In other words, since 1979 this Sharia law Islamic regime was founded on false promises, Islamic violence and lying words of Ayatollah Khomeini of Iran in his deception of the Iranian people.
To put this in another way, that Islamic regime is based in the foundation of false and empty promises. As well as lying words. After the fiendish Muslim clerics obtained total power in Iran, they showed their true colors by having their Islamic state police who are called the “Revolutionary Guards truest the people on Iran in many heinously brutal and ruthless ways. As, for example, their brutal, callous misogyny against both girls and women.
This statement is explained, in some detail, by the following. This tyrannical Islamic regime in Iran that so falsely and inappropriately has the word “republic” in its title. It should be made known that this called the “Iranian Revolution” turned out to be a hoax. Ayatollah Khomeini before achieving power in Iran in his lying and deceptions presented himself to the Iranian people as if he was someone who would be in power would give freedom to the people of Iran with any tyranny. The reality turned out to be just the opposite.
As explained by a former Muslim as well as a man who took part in this Islamic “revolution “ ,who is now a Christian informs the reader of his book that “Prior to the Revolution no one ever imagined that other political parties would be suppressed under the rule of Ayatollah Khomeini. He had promised that all groups would have freedom to run their own campaigns after the Revolution. He even stated that governing system would be based on the decision of the people via a referendum. He never spoke of a system that would be governed by Islam. He even made clear that mullahs would not take part in any political activities, and that they would only be allowed to teach spirituality… Immediately after the Revolution, mullahs rushed into government offices to occupy the most important political l positions, making it difficult for the interim secular government to function … The mullah’s occupation of position was exactly the opposite to what the Ayatollah Khomeini had promised before the Revolution.”. [1] In other words, the insincere, disingenuous and outright lying Ayatollah Khomeini made many bogus promise he really had no intention of keeping. His lying deception worked, for he achieved great power in Iran.
Furthermore, of the many heinously evils outcome s of that Islamic “revolution” is the extremely cruel, brutal and demonic misogyny of this hideous Islamic regime. Not only against women but even young girls. As explained by a former Iranian Revolutionary Guard member who defected to the West and how now lives in America his book also informs the reader about the malicious and murderous affront girls in Iran’s Evin prison which reads that those in power, the “paraded teenage girls in front in front of me as they led them to their deaths. These girls were barely out of their childhood, barely old enough to think of themselves, much less form thoughts against the state. They knew nothing about the machinations of politics. They were innocent in every sense of the word and certainty innocent of trumped –up charges that led to their imprisonment.
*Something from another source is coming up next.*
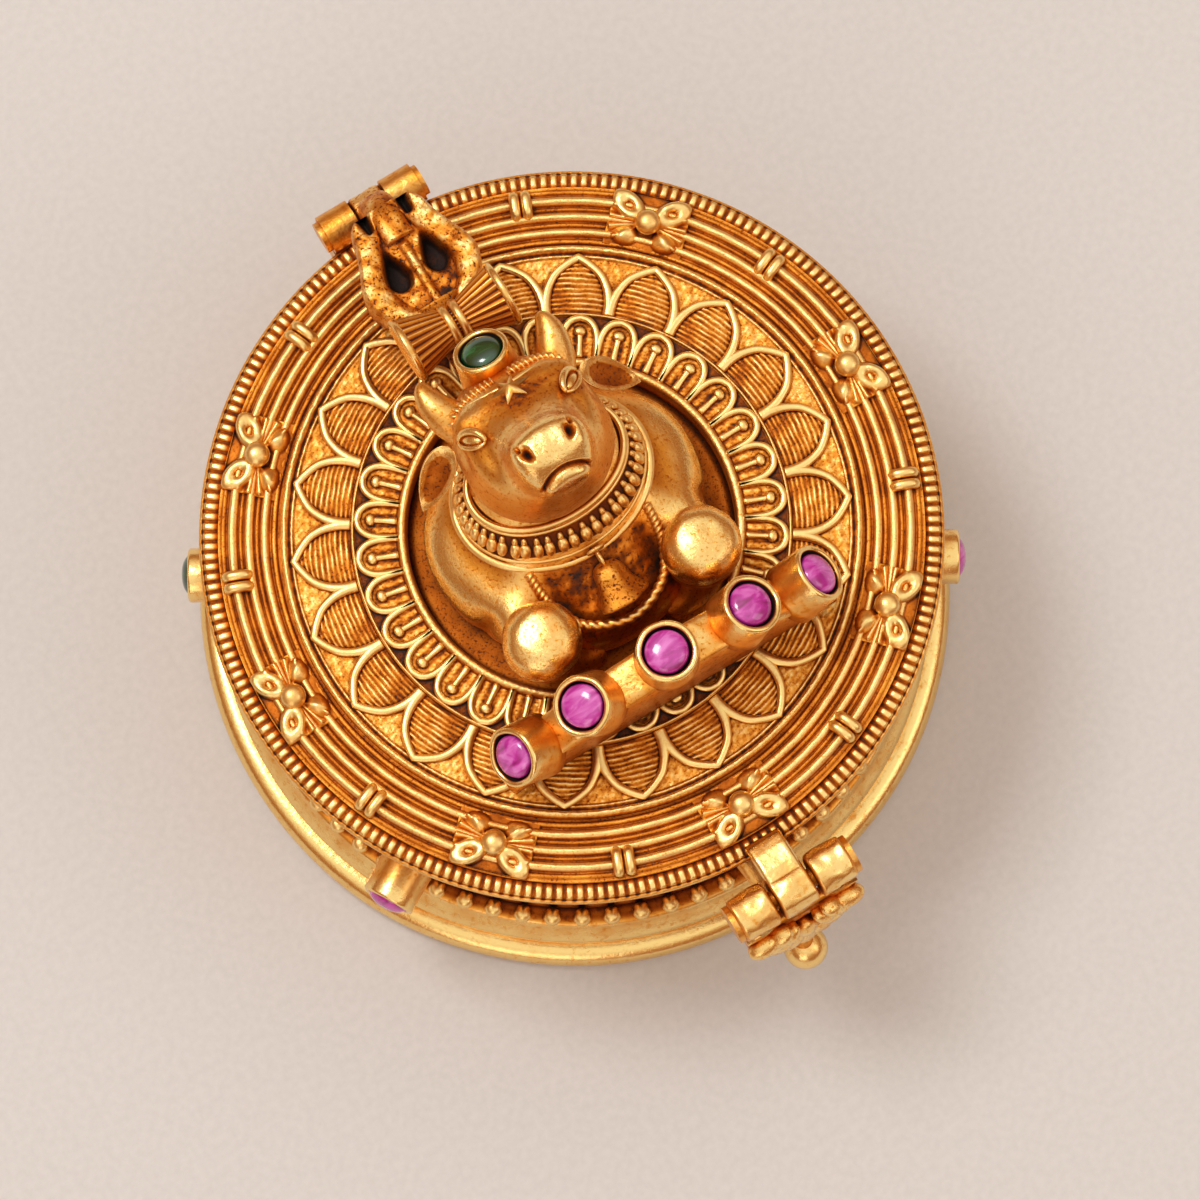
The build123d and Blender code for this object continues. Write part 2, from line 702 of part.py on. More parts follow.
# Bell: hangs mouth down on the chest from a small link
bell_plane = Plane(origin=spot(0, -3.4, 32.9), x_dir=(1, 0, 0), z_dir=(0, -0.927, -0.374))
with BuildPart() as chest_bell:
    for along, radius in ((0.0, 0.6), (1.0, 1.1), (2.4, 1.35), (3.4, 1.9)):
        with BuildSketch(bell_plane.offset(figure * along)):
            Circle(figure * radius)
    loft(ruled=True)
    for blocker in (chest, rope_necklace.part, collar_wire.part, neck_collar.part):
        add(blocker, mode=Mode.SUBTRACT)
write(chest_bell, "chest_bell")

# Forehead band: a raised strip across the brow, with a star in its middle
band_half = 0.4
band_rise = 0.35
star_points = 5
with BuildPart() as head_band:
    with BuildSketch(level(0, 37.5)):
        with BuildLine():
            ThreePointArc((-4.6 * figure, 9.9 * figure), (0, 7.7 * figure), (4.6 * figure, 9.9 * figure))
            offset(amount=figure * band_half)
        make_face()
    extrude(amount=figure * 8)
    add(head_form(band_rise), mode=Mode.INTERSECT)
    with BuildSketch(Plane(origin=spot(0, 7.6, 41.1), x_dir=(1, 0, 0), z_dir=(0, 0.7, 0.7))):
        with BuildLine():
            corners = []
            for point in range(2 * star_points):
                reach = figure * (1.3 if point % 2 == 0 else 0.55)
                angle = -pi / 2 + pi * point / star_points
                corners.append((reach * cos(angle), reach * sin(angle)))
            Polyline(*corners, close=True)
        make_face()
    extrude(amount=figure * 0.8, both=True)
    add(head, mode=Mode.SUBTRACT)
    add(chest, mode=Mode.SUBTRACT)
    with BuildSketch(poll_seat.offset(-figure * 3.2)):
        Circle(figure * 2.5)
    extrude(amount=figure * 8, mode=Mode.SUBTRACT)
    for blocker in (bull_horns.part, bull_head.part):
        add(blocker, mode=Mode.SUBTRACT)
write(head_band, "head_band")

# Drum: an hourglass body between two skins on an axis along X
drum_seat = spot(0, 15.2, 34.0)
drum_half = figure * 3.5
drum_radius = figure * 2.1
drum_waist = figure * 1.0
skin_radius = figure * 2.35
skin_thickness = figure * 0.5
waist_half = figure * 0.5
with BuildPart() as drum_body:
    for side in (-1, 1):
        with BuildSketch(across(drum_seat.Y, drum_seat.Z, side * drum_half)):
            Circle(drum_radius)
        with BuildSketch(across(drum_seat.Y, drum_seat.Z, side * waist_half)):
            Circle(drum_waist)
        loft()
    with BuildSketch(across(drum_seat.Y, drum_seat.Z, -waist_half)):
        Circle(1.3 * drum_waist)
    extrude(amount=2 * waist_half)
write(drum_body, "drum_body")

with BuildPart() as drum_skins:
    for side in (-1, 1):
        with BuildSketch(across(drum_seat.Y, drum_seat.Z, side * drum_half)):
            Circle(skin_radius)
        extrude(amount=side * skin_thickness)
write(drum_skins, "drum_skins")

# Trident: two bowed prongs and a middle one with open eyes between them, cast with the
# stem that comes up from the hinge and the tongue that carries the drum
trident_z = spot(0, 0, 31.0).Z
trident_thickness = 1.5
prong_rise = 0.5  # of the rims round the eyes, over the plate
trident_top = trident_z + trident_thickness
fork_y = hinge_y - 6.5  # middle of the bows
fork_foot = fork_y - 3.0
tongue_half = 1.6
with BuildSketch() as eye:
    with BuildLine():
        eye_point = (0.95, fork_y + 1.6)
        Spline(eye_point, (0.85, fork_y - 0.3), (1.7, fork_y - 1.5), (2.55, fork_y - 0.4), eye_point)
    make_face()
    mirror(about=Plane.YZ)
with BuildSketch() as plate:
    with BuildLine():
        ThreePointArc((2.0, fork_foot), (4.9, fork_y), (2.9, fork_y + 3.8))
        Polyline((2.9, fork_y + 3.8), (2.2, fork_y + 2.3), (1.15, fork_y + 3.0), (0, fork_y + 3.0))
        mirror(about=Plane.YZ)
        Line((-2.0, fork_foot), (2.0, fork_foot))
    make_face()
with BuildPart() as trident:
    with BuildSketch(Plane.XY.offset(trident_z)):
        add(plate.sketch)
        with Locations((0, fork_foot)):
            Rectangle(2 * tongue_half, fork_foot - figure * 9.2, align=(Align.CENTER, Align.MAX))
        add(eye.sketch, mode=Mode.SUBTRACT)
    extrude(amount=trident_thickness)
    with BuildSketch(Plane.XY.offset(trident_top)):
        for side in (-1, 1):
            with Locations((side * 1.7, fork_y)):
                Ellipse(1.45, 2.1, rotation=-side * 8)
        add(eye.sketch, mode=Mode.SUBTRACT)
    extrude(amount=prong_rise)
    stem_half = knuckle_half - 0.05
    with BuildSketch(across(0, 0, -stem_half)):
        with BuildLine():
            Polyline((step_y, hinge_z + hinge_knuckle_radius), (hinge_y, hinge_z + hinge_knuckle_radius),
                     (hinge_y + 0.2, hinge_z + 3.2), (hinge_y - 1.7, trident_top), (fork_y + 1.8, trident_top),
                     (fork_y + 1.8, trident_z), (hinge_y - 3.1, trident_z - 0.8), close=True)
        make_face()
    extrude(amount=2 * stem_half)
    for blocker in (chest, bull_head.part, drum_body.part, drum_skins.part):
        add(blocker, mode=Mode.SUBTRACT)
write(trident, "trident")

# Poll collet and its green stone
with BuildPart() as poll_collet:
    with BuildSketch(poll_seat.offset(-figure * 3.2)):
        Circle(figure * 2.4)
    with BuildSketch(poll_seat.offset(stone_sink)):
        Circle(poll_stone_radius + 0.6)
    loft()
    with BuildSketch(poll_seat):
        Circle(poll_stone_radius + stone_fit)
    extrude(amount=2 * cabochon_height, mode=Mode.SUBTRACT)
    for blocker in (chest, bull_head.part, bull_horns.part, head_band.part, drum_body.part, trident.part):
        add(blocker, mode=Mode.SUBTRACT)
write(poll_collet, "poll_collet")

with BuildPart() as poll_stone:
    add(cabochon(poll_seat, poll_stone_radius, poll_girdle, cabochon_height))
write(poll_stone, "poll_stone")

# Crest: an upright arched plate across the front, with five collets on its edge
crest_radius = land_arch_radius - crest_inset
crest_front_y = -well_radius - crest_advance
crest_foot_z = relief_arch_z + pin_rise
crest_plane = Plane(origin=(0, crest_front_y, crest_centre_z), x_dir=(-1, 0, 0), z_dir=(0, 1, 0))
with BuildPart() as crest_plate:
    with BuildSketch(crest_plane):
        Circle(crest_radius)
        with Locations((0, -crest_radius)):
            Rectangle(3 * crest_radius, crest_radius - crest_centre_z + crest_foot_z,
                      align=(Align.CENTER, Align.MIN), mode=Mode.SUBTRACT)
    extrude(amount=crest_thickness)
write(crest_plate, "crest_plate")

crest_angles = [crest_stone_step * place for place in (-2, -1, 0, 1, 2)]
crest_seat = crest_radius + crest_collet_height - stone_sink


def crest_direction(angle, reach):
    out = Vector(sin(radians(angle)), 0, cos(radians(angle)))
    middle = Vector(0, crest_front_y + crest_thickness / 2, crest_centre_z)
    return Plane(origin=middle + out * reach, x_dir=(0, 1, 0), z_dir=out)


with BuildPart() as crest_collets:
    for angle in crest_angles:
        with BuildSketch(crest_direction(angle, crest_radius - stone_sink)):
            Circle(crest_collet_radius)
        extrude(amount=crest_collet_height + stone_sink)
        with BuildSketch(crest_direction(angle, crest_seat)):
            Circle(crest_stone_radius + 2 * stone_fit)
        extrude(amount=2 * cabochon_height, mode=Mode.SUBTRACT)
    with BuildSketch(crest_plane.offset(-crest_collet_radius)):
        Circle(crest_radius)
    extrude(amount=crest_thickness + 2 * crest_collet_radius, mode=Mode.SUBTRACT)
write(crest_collets, "crest_collets")

with BuildPart() as crest_rubies:
    for angle in crest_angles:
        add(cabochon(crest_direction(angle, crest_seat), crest_stone_radius, crest_girdle, cabochon_height))
write(crest_rubies, "crest_rubies")
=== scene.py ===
"""The looks of a round sindoor box in antique gold plate: a grooved cup on a flared
foot, a lid of ridged, petalled and arched bands, and a cast bull with his drum and
trident behind a crest of five set stones. Lengths here are in millimetres, and a
mesh is turned to metres when it is made."""

import json

import bpy
import numpy as np
from bpy.props import FloatProperty, IntProperty, PointerProperty, StringProperty
from bpy.types import Operator, Panel, PropertyGroup
from mathutils import Matrix, Vector


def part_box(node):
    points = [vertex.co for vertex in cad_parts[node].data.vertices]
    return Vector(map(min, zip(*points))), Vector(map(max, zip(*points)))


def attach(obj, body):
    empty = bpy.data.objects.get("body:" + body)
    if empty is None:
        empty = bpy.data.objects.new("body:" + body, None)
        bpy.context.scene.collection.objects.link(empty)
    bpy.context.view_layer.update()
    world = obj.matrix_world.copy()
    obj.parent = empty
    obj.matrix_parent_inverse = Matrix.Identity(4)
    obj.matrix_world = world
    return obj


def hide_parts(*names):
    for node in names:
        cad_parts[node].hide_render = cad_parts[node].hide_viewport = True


bl_info = {"name": "Sindoor box", "version": (1, 0, 0), "blender": (4, 5, 0),
           "location": "View3D > Sidebar > Sindoor box",
           "description": "Builds a gilt sindoor box with a bull on its lid", "category": "Object",}

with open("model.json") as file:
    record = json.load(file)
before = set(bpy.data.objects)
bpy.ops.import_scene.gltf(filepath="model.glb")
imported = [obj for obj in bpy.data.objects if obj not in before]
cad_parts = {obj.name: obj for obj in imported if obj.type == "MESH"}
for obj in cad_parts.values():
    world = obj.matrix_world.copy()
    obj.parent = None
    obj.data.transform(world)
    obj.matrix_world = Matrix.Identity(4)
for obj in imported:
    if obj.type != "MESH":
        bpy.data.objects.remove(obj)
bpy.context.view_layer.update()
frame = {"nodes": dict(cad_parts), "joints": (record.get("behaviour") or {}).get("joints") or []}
MM = 0.001
TAU = 2 * np.pi
RAISED_WEAR = 0.14  # patina gained where a form stands out
HOLLOW_WEAR = 0.14  # patina lost where it is sunk
DEEPEST_HOLLOW = 1.2  # in units of a piece's relief
CREVICE_SHADE_REACH = 0.9  # mm that the painted crevice shade, with grime, spreads
BLOTCH_WIDTH = 2.2
EVEN_ROUND = 20  # places round a circle as ripple() sees them, whatever its size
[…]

Yet they suffered fates too brutal for even the most vicious criminal. ..Their few remaining moments of life had been filled with the level of abuse that few can imagine…The author further states “They tortured and killed young girls, in God’s name and before their execution they raped them because they believed that if a girl dies virgin, she will go to heaven, and they wanted to deny them this reward.” [2] This is as malice -filled and viciously wicked as can possibly be. This, very much, reflects the wisdom found in POOR RICHARDS’ ALMANAC in which Benjamin Franklin printed “Those who are feared are also hated.”
[1] ISLAM THE HOUSE I LEFT BEHIND by Daniel Shayesteh . Pages 90, 91
[2] A TIME TO BETRAY by Reza Kahlili. Pages 2,3. 117.
Walter Sieruk says
It had been said ” All that is needed for evil to trumpet is for good men to do nothing.” Just the fact that those good men are taking a awful risk by not singing the national anthem of the wicked oppressive malicious and murderous Islamic tyranny of Iran shows that good men who are protesting that vicious tyranny and therefore they are doing something.
Walter Sieruk says
The Iranian people are are engaging in bitter and strong protests against those cruel malicious and murderous tyrants in power of that cruel and opressive Sharia based dictatorship of that Islamic regime of Iran.
In other words , those vicious despots of that horrendously horrific Islamic regime have provoked the people way too far.
Mark Spahn says
[1] “the surprise Saudi victory over Argentina …deserves investigation”. Why? Were the Argentinian team bribed to lose?
[2] The current Iranian flag, which was adopted by the mullahs in 1980, is very Allah-centric: it has Allah’s monogram in the center, and is festooned with 22 copies of the slogan “Allahu akbar” in Arabic (Kufic, not even Persian) script. Will we get a more Iran-centric flag when the current regime goes down?
࿗Infidel࿘ says
I wouldn’t read too much into the Saudi victory. As it is, there was no expectation on them to win, and MbS himself told them before the competition to just enjoy themselves. It’s a lot easier to win when there is next to no pressure on you
In the meantime, Iran lost to England and Qatar to Ecuador
About the Iranian flag, the Shah’s flag had a lion in the middle. If Iranians decide to completely forsake islam, they may either go for that, or they may go for a flag that has the Zoroastrian Faravahar symbol in the middle
Keith O says
I am in no doubt that the mullahs will find a way to get back at the soccer team, perhaps via their families.
Then we will see their captain make a statement, something along the lines of “the teams silence during the national anthem was out of respect for the mullahs”, that sort of disingenuous crap.